I stop to rest and listen. Directly, I hear a combination thud and crunch. I put two and two together and decide that it was my wounded pig collapsing in the palmettos. The sound was maybe twenty yards in front of me. I know I'm pretty close to the edge of the palmettos and decide that it will be a lot easier and safer to back out of the palmettos, go down the shooting lane and reenter the palmettos from the side close to where the sound originated.
I get out to the shooting lane and quickly find out the sound wasn't exactly my pig. At least it wasn't just my pig. It was a bear. We were both tracking my pig and he's between me and the stand.
So now, I'm feeling like I'm going to pass out because I'm sick, I'm exhausted, somewhat dizzy, I'm looking at a bear that wants to dispute my claim on our pig and all I have to defend myself is a replica Colt Walker that will dump all its caps the first time I pull the trigger.
I decided to stand on a stump, wave my arms over my head and shout to make myself look bigger like they tell you to do in all those TV shows about people that get eaten by bears. The funny thing is that it worked. The bear loped off into the woods. Of course, he loped off toward his pig so the plan wasn't perfect but it did get me back into the stand without injury and the pig didn't go to waste.

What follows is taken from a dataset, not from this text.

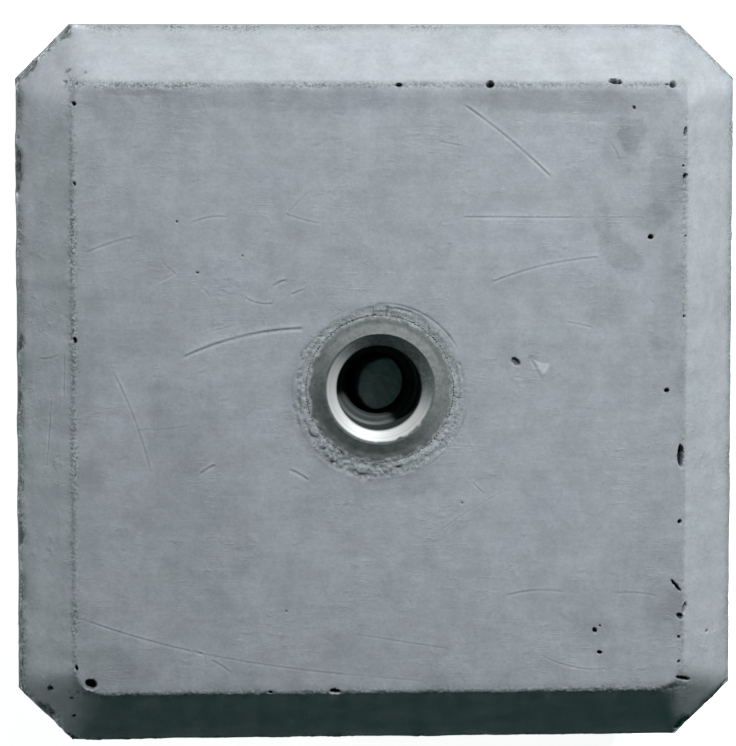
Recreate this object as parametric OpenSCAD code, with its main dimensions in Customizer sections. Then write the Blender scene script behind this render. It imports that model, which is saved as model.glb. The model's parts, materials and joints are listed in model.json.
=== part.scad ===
// Precast concrete column base block with a cast-in steel socket in the middle of its top.
// Origin: middle of the underside. +Z is up, through the socket.

/* [Block] */
// Side of the square block at its widest, between the upright faces
block_w = 200; // [150:1:400]
// Height from the underside to the flat top
block_h = 150; // [100:1:300]
// Leg of the 45 degree bevel along the four top edges
bevel = 16; // [8:1:30]
// Leg of the flat that cuts off each upright corner
corner_cut = 15; // [8:1:24]
// How much of the flat top's own corner the small facet takes, measured on x plus y
apex_cut = 4; // [0:0.5:6]
// Leg of the small chamfer around the underside
foot_chamfer = 3; // [0:0.5:8]

/* [Socket collar] */
// Radius of the collar that lies in the top of the block
collar_r = 20.2; // [15.5:0.1:30]
// Thickness of the collar at its crest
collar_t = 3.2; // [2.5:0.1:6]
// Depth of the collar's crest below the flat top, so that a plate seats on the concrete
crest_drop = 0.3; // [0.1:0.05:1]
// How far the collar's outer rim lies below its crest
rim_drop = 0.9; // [0.3:0.1:1.5]

/* [Socket bores] */
// Radius of the pilot bore, which takes the plain shoulder of a bolt or post
pilot_r = 11.7; // [9.6:0.1:15]
// Length of the pilot bore's straight wall
pilot_l = 13.5; // [6:0.5:25]
// Leg of the 45 degree countersink at the mouth of the pilot bore
mouth_chamfer = 3.3; // [1:0.1:3.5]
// Radius of the threaded bore, measured at the thread's crests
thread_r = 8.65; // [6:0.05:10.8]
// Length of the threaded bore below its starting chamfer
thread_l = 16; // [12:1:50]
// Leg of the chamfer where the threaded bore starts
thread_chamfer = 0.8; // [0.3:0.1:1]
// Wall of the socket's sleeve around its pilot bore
sleeve_wall = 3; // [2:0.1:3.6]
// Thickness of the socket's closed end
end_wall = 5; // [3:0.5:10]

/* [Mortar ring] */
// Width of the rough mortar ring around the collar
mortar_w = 3.8; // [2:0.1:8]
// Depth of the mortar ring below the flat top
mortar_drop = 0.5; // [0.2:0.1:1]

/* [Hidden] */
overcut = 1;                                 // how far a cutting shape runs past the face it opens
face_w = block_w - 2 * bevel;                // side of the flat top
crest_r = pilot_r + mouth_chamfer;           // the collar's crest, where the countersink starts
mortar_r = collar_r + mortar_w;
sleeve_r = pilot_r + sleeve_wall;
crest_z = block_h - crest_drop;
rim_z = crest_z - rim_drop;
collar_z = crest_z - collar_t;               // underside of the collar
mouth_z = crest_z - mouth_chamfer;           // top of the pilot bore's straight wall
ledge_z = mouth_z - pilot_l;                 // floor of the pilot bore
thread_z = ledge_z - thread_chamfer;         // top of the threaded bore
thread_end_z = thread_z - thread_l;
sleeve_end_z = thread_end_z - end_wall;
apex = face_w - apex_cut;                    // x plus y where a corner facet leaves the flat top
facet_run = (block_w - corner_cut - apex) / sqrt(2); // plan length of a corner facet

// Square of the given side with its corners cut off, centred on the origin
module cut_square(side, cut) {
    h = side / 2;
    polygon([
        [h, h - cut], [h - cut, h], [cut - h, h], [-h, h - cut],
        [-h, cut - h], [cut - h, -h], [h - cut, -h], [h, cut - h]
    ]);
}

// Bar along X whose section is the block's side view: top edges bevelled, foot chamfered
module bevelled_bar() {
    h = block_w / 2;
    rotate([90, 0, 90])
        linear_extrude(height = block_w + 2 * overcut, center = true)
            polygon([
                [foot_chamfer - h, 0], [h - foot_chamfer, 0], [h, foot_chamfer],
                [h, block_h - bevel], [h - bevel, block_h],
                [bevel - h, block_h], [-h, block_h - bevel], [-h, foot_chamfer]
            ]);
}

// What the small facet takes off one corner: it falls from the flat top, just inside its corner,
// to the level line, one bevel lower, where the upright corner flat begins
module corner_waste() {
    rotate([0, 0, 45])
        translate([apex / sqrt(2), 0, block_h])
            rotate([90, 0, 0])
                linear_extrude(height = block_w, center = true)
                    polygon([[0, 0], [facet_run, -bevel], [block_w, -bevel], [block_w, bevel], [0, bevel]]);
}

// The space in the top of the block that the socket and its mortar ring fill
module socket_seat() {
    translate([0, 0, sleeve_end_z])
        cylinder(r = sleeve_r, h = block_h - sleeve_end_z + overcut, $fn = 96);
    translate([0, 0, collar_z])
        cylinder(r = collar_r, h = block_h - collar_z + overcut, $fn = 128);
    translate([0, 0, block_h - mortar_drop])
        cylinder(r = mortar_r, h = mortar_drop + overcut, $fn = 128);
}

// The cast block: bevelled both ways, corners cut off, with the socket's seat in its top
module concrete_block() {
    color([0.58, 0.61, 0.63])
        difference() {
            intersection() {
                linear_extrude(height = block_h) cut_square(block_w, corner_cut);
                bevelled_bar();
                rotate([0, 0, 90]) bevelled_bar();
            }
            for (turn = [0 : 90 : 270])
                rotate([0, 0, turn]) corner_waste();
            socket_seat();
        }
}

// The socket: one turned piece with a collar on top, a pilot bore, a threaded bore and a closed end
module steel_socket() {
    color([0.42, 0.43, 0.44])
        rotate_extrude($fn = 128)
            polygon([
                [0, sleeve_end_z], [sleeve_r, sleeve_end_z], [sleeve_r, collar_z],
                [collar_r, collar_z], [collar_r, rim_z], [crest_r, crest_z],
                [pilot_r, mouth_z], [pilot_r, ledge_z],
                [thread_r + thread_chamfer, ledge_z], [thread_r, thread_z],
                [thread_r, thread_end_z], [0, thread_end_z]
            ]);
}

concrete_block();
steel_socket();
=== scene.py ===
# %% [markdown]
# # A concrete column base block
#
# The object is a square block of precast concrete. It was cast face down in a steel mould, so its
# top is smooth, with 45 degree bevels where triangular strips lay in the mould, and its corners
# are cut off. A turned steel socket is cast into the middle of the top: a post foot or a bolt
# screws into it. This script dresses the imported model: it replaces the clean solids with meshes
# that carry the air holes, sandy seams, scratches and chips, and gives them concrete and steel.

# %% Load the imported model
import json
import math
import bpy
import numpy as np
from mathutils import Matrix, Vector
from mathutils.geometry import delaunay_2d_cdt


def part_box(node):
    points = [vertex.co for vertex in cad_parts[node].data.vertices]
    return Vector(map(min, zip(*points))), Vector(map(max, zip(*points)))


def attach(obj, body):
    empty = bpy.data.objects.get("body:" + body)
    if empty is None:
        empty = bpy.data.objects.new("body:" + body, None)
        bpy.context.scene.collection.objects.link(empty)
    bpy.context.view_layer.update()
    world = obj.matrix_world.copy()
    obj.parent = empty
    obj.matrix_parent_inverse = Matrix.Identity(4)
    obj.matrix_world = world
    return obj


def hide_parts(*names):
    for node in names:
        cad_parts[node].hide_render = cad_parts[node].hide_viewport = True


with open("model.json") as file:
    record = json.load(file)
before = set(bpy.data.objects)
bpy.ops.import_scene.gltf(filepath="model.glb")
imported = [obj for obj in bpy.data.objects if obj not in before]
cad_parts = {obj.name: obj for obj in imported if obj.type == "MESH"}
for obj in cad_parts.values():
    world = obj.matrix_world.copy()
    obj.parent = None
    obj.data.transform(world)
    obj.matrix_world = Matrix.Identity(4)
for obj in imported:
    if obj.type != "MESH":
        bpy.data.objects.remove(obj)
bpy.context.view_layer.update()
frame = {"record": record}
MM = 0.001
rng = np.random.default_rng(20)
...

I sat in the boat seat, rested, drank bottled water and looked for the bear until almost dark when I decided that the benefits of further rest were about to be outweighed by the hazards of walking out of the woods after dark with a hungry bear in the area even if he would be busy guarding his pig.
I got all my crap together and made it out of the woods without further incident. When I told TLB and all my friends, everybody thought I made the story up. I didn't. I was sick as a dog so maybe the whole thing was a hallucination. Might explain how I avoided getting the crap beat out of me by the herd of pigs but I didn't make it up.